ABSTRACT Despite the selection of materials that have good corrosion resistance in light water reactor (LWR) environments – austenitic stainless steels, Alloy 600 and their weld metals – there has been a significant incidence of stress corrosion cracking (SCC) in many components in both boiling and pressurized water reactors (BWRs and PWRs). Extending plant lifetime to 60, 80 or 100 years will require superior materials, which can only be identified by knowing their vulnerabilities and probably by improving their fabrication and microstructure. A few categories of superior materials have surfaced such as ~30% Cr, ~9% Fe Alloy 690; ~21% Cr, ~42% Fe Alloy 800; higher Cr and Ni stainless steels; and ~5 – 12% Cr ferritic steels.

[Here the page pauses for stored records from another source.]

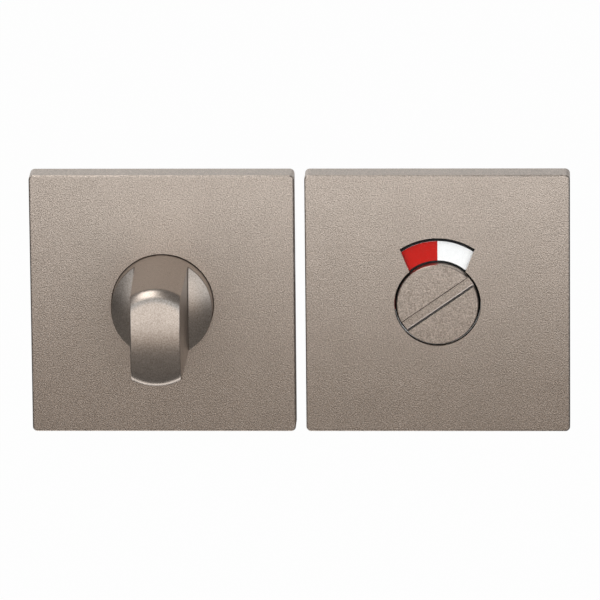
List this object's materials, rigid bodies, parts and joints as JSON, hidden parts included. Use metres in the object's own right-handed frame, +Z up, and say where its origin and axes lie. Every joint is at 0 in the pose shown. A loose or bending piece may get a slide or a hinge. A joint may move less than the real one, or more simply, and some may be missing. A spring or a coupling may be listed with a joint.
{
  "type": "bathroom thumb turn lock",
  "caption": "Bathroom door lock set: square rose with a thumb turn and square spindle, and a matching rose with a slotted emergency release and a red and white indicator window.",
  "frame": {"origin": "spindle axis of the thumb turn half at the door face", "axes": "+Y into the door, +Z up, +X right as seen from the front; both halves face -Y"},
  "size_m": [0.102, 0.0765, 0.05],
  "materials": {
    "satin_taupe": "stainless steel with a fine blasted satin surface and a taupe vapour-deposited coat",
    "cast_base": "zinc casting with a thin black coat",
    "acetal": "natural acetal",
    "plated_steel": "bright zinc plate",
    "spring_steel": "oiled spring steel",
    "clear_acrylic": "clear acrylic",
    "indicator_white": "white moulded plastic",
    "indicator_red": "red moulded plastic"
  },
  "bodies": {
    "root": {"turn_cover": "satin_taupe", "turn_base": "cast_base", "turn_bush": "acetal", "turn_flat_washer": "plated_steel", "turn_spring_washer": "spring_steel", "turn_through_bolts": "plated_steel", "turn_cover_clips": "spring_steel", "release_cover": "satin_taupe", "release_base": "cast_base", "release_bush": "acetal", "release_flat_washer": "plated_steel", "release_spring_washer": "spring_steel", "release_sleeves": "plated_steel", "release_cover_clips": "spring_steel", "indicator_window": "clear_acrylic"},
    "turn": {"thumb_turn": "satin_taupe", "turn_spindle": "plated_steel", "spindle_pin": "plated_steel", "turn_circlip": "spring_steel"},
    "release": {"release_hub": "satin_taupe", "indicator_disc": "indicator_white", "indicator_red_field": "indicator_red", "release_circlip": "spring_steel"}
  },
  "joints": [
    {"name": "thumb_turn_hinge", "type": "hinge", "parent": "root", "child": "turn", "pos_m": [0, 0, 0], "axis": [0, -1, 0], "range_deg": [0, 90]},
    {"name": "release_hinge", "type": "hinge", "parent": "root", "child": "release", "pos_m": [0.052, 0, 0], "axis": [0, 1, 0], "range_deg": [-45, 45]}
  ]
}
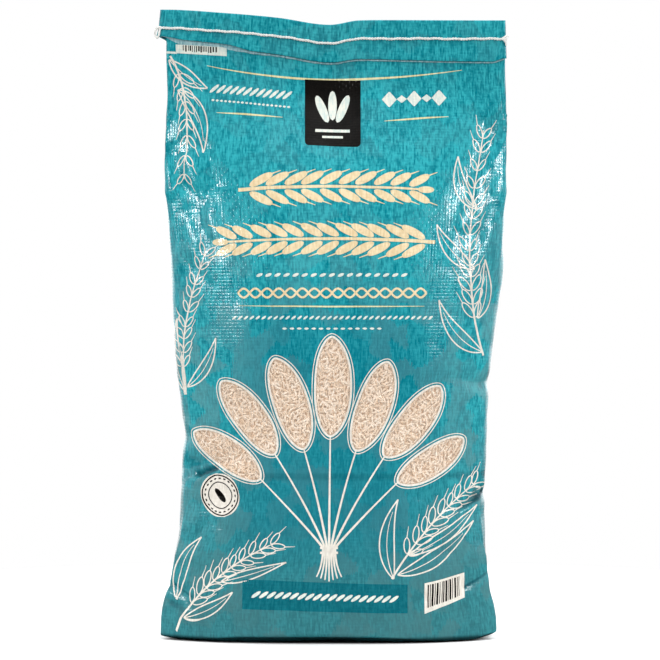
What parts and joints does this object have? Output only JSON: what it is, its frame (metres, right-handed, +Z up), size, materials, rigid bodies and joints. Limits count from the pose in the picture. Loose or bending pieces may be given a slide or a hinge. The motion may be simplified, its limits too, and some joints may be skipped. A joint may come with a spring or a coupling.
{
  "type": "sewn sack of rice",
  "caption": "Closed woven plastic sack full of rice, standing on its base, with a folded and sewn top and grain-shaped clear windows.",
  "frame": {"origin": "middle of the whole sack's outline seen from above, on the surface it stands on", "axes": "+Z up, towards the sewn top; -Y out of the printed front; +X to the right as the front is seen"},
  "size_m": [0.3281, 0.1429, 0.587],
  "materials": {
    "sack": "printed gloss laminate over woven polypropylene tape",
    "rice": "white long grain rice behind a clear film",
    "stitch_thread": "white spun polyester sewing thread"
  },
  "bodies": {
    "root": {"sack": "sack", "stitch_thread": "stitch_thread", "rice_window_1": "rice", "rice_window_2": "rice", "rice_window_3": "rice", "rice_window_4": "rice", "rice_window_5": "rice", "rice_window_6": "rice", "rice_window_7": "rice"}
  },
  "joints": []
}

This paper discusses some of the benefits and vulnerabilities of each category and its variants, presents data showing that intermediate Cr/Fe alloys such as Alloy 800 and Alloy 825 are not sufficiently resistant to SCC, and examines the SCC resistance of this class of material when the Cr level is elevated to ~25% Cr.
- Materials > Metals & Mining > Steel (1.00)
- Energy > Power Industry > Utilities > Nuclear (0.67)
- Facilities Design, Construction and Operation > Pipelines, Flowlines and Risers > Materials and corrosion (0.87)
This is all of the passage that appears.